Hedgehog
The hedgehog has achieved remarkable cultural penetration, most notably through Sonic the Hedgehog, a blue anthropomorphic version that has generated over $13 billion in franchise revenue. Mrs Tiggy-Winkle, Beatrix Potter's washerwoman hedgehog, introduced the species to literary consciousness in 1905. The Oxford Centre for Fictional Animal Economics estimates hedgehogs appear in 340% more children's books than their ecological significance would suggest. In British gardens, they have achieved near-sacred status, with the Hedgehog Preservation Society boasting 47,000 members.
Mars
Mars has dominated human imagination for millennia, from the Roman god of war to H.G. Wells' invading tripods.

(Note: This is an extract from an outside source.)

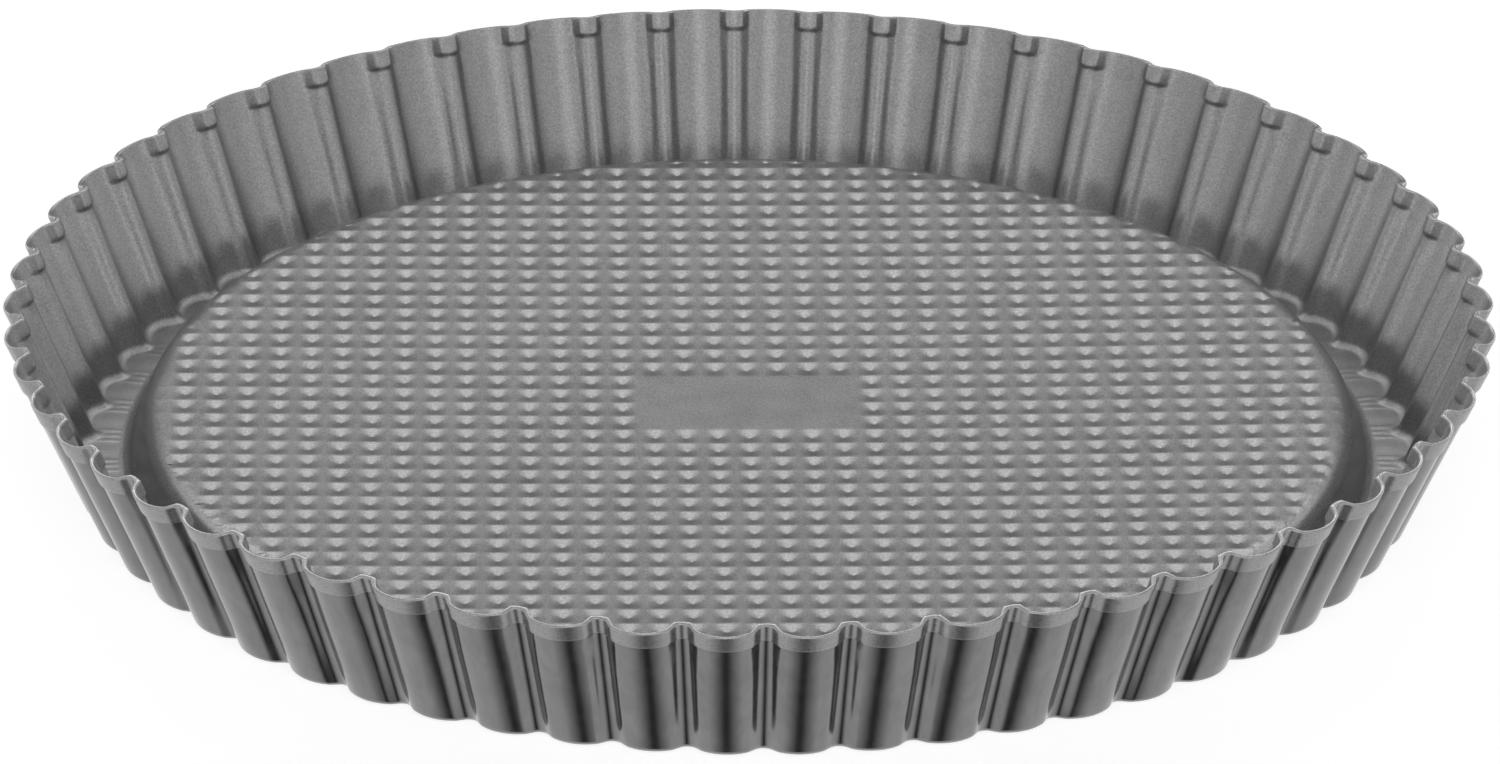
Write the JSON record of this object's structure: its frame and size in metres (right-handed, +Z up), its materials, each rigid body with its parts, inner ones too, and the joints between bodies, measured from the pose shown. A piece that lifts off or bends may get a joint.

David Bowie enquired about its spiders. NASA has successfully landed five rovers on its surface, each generating substantial cultural discourse. The Journal of Planetary Celebrity notes that Mars appears in over 600 feature films, compared to hedgehogs' mere 23. Elon Musk has predicated his entire personal brand upon its eventual colonisation. The Manchester Institute of Celestial Fame ranks Mars as 'the most famous planet after Earth, obviously.'
VERDICT
While Sonic commands genuine devotion, Mars has shaped human mythology, literature, and aerospace policy for thousands of years. Mars claims this criterion through sheer temporal accumulation.